Your business requires more agility than we’ve seen at any time since the industrial revolution. The ability to adapt, change and grow is as important as the production of high-quality products and services. As business leaders, we must do more to create organizations that move with our customers, suppliers, markets, and products. But what is the most effective way to guide change that brings the entire organization along on the journey? How can we create an environment that continues to grow and adapt as customer demands, technologies and stakeholder expectations change?
To meet that challenge, I’ve consulted a variety of agility change leaders who are living at the heart of agile transformation every day. This survey has helped me create a quickly deployable, repeatable method of transformation that is pragmatic, effective and long-lasting. It provides a foundation to create a perpetual learning organization in which teams thrive, common culture is developed and business performance improves.
Regardless of the industry, this method provides a set of guiding principles and tools to change organizational performance in a rapid, real and durable way. From aligning to the organization and customer’s objectives to delivering products faster with higher quality, here’s how to transform your organization to improve what your teams deliver every day.
Eight Powerful Results to Expect from Your Enterprise Agile Transformation
- Release products and business capability faster with better alignment to the needs of the customer and the business
- Improve internal accountability for business outcomes throughout the enterprise
- Revise business & operating models as software is built and avoid embedding the old way of doing things into new products and software
- Deploy new technologies without a forklift architectural shift
- Find constraints to rapid delivery and poor quality and eliminate them.

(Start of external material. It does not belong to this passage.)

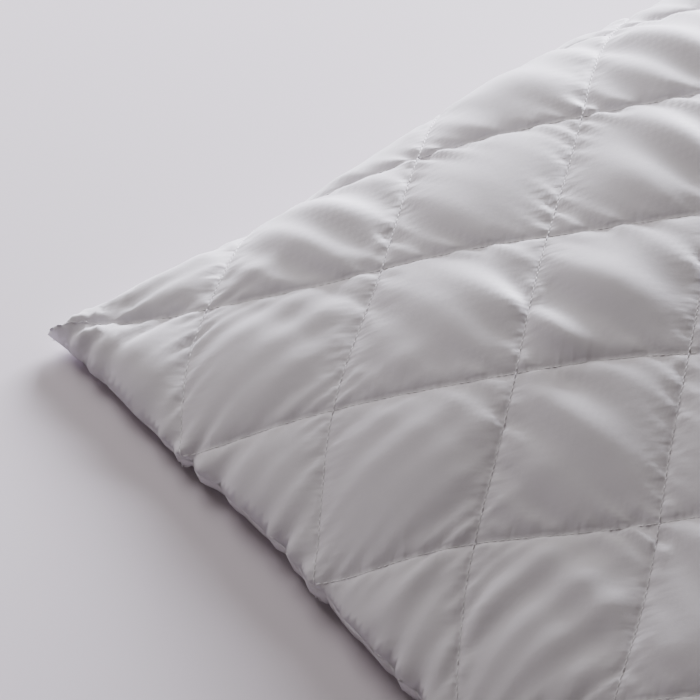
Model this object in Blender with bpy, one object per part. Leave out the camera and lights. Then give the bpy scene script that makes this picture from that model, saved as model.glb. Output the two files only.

- Harness the power of “internal entrepreneurs” and incorporate them into productive team outcomes aligned to the business plan
- Systematically incorporate learnings into products and software and eradicate blocking issues
- Identify when development isn’t meeting market or internal expectations and know how to gracefully pivot
Agile transformation changes the business in two ways: how we manage and how our teams work. In part 1, I’ll review the common changes in how we manage and the potential impact of each. In part 2, I’ll discuss the changes in how we work, along with the potential impact.
To enable teams to form, function and thrive, we must change how we manage the development and delivery of products and software. These changes make it possible to form teams, align development and operations responsibilities, provide stable funding for them and keep a balance of expertise that makes them effective. Changes in operations management can account for 40% of the value that comes from agile transformation, and likely won’t be successful without them.
- Organize to maximize the success of stable feature teams
Stable, dedicated multi-disciplinary teams that remain working together until an assigned capability backlog is complete have higher performance than teams where members change on a regular basis. Members of the team are experts in product architecture, business operations, scope & solution definition, system design & development, testing and system operations. This is in contrast to traditional organizations that are formed along boundaries defined by system or professional specialty. During this step, we also help employees find their appropriate role in the new structure, increasing engagement and reducing fear.
IMPACT: Stable, dedicated teams are up to 15% more effective than alternatives. Team members that don’t context switch improve performance by 20% per loaded context.
- Consolidate development and operations teams
When capability and operations teams are consolidated, two results emerge: First, teams develop software that is more efficient to use and operate because of increased accountability and information and second, defects that are found are generally resolved more quickly. Systems are more simple to build and operate.
IMPACT: Companies with simplified operations grow 30-50% faster than companies that are more complex.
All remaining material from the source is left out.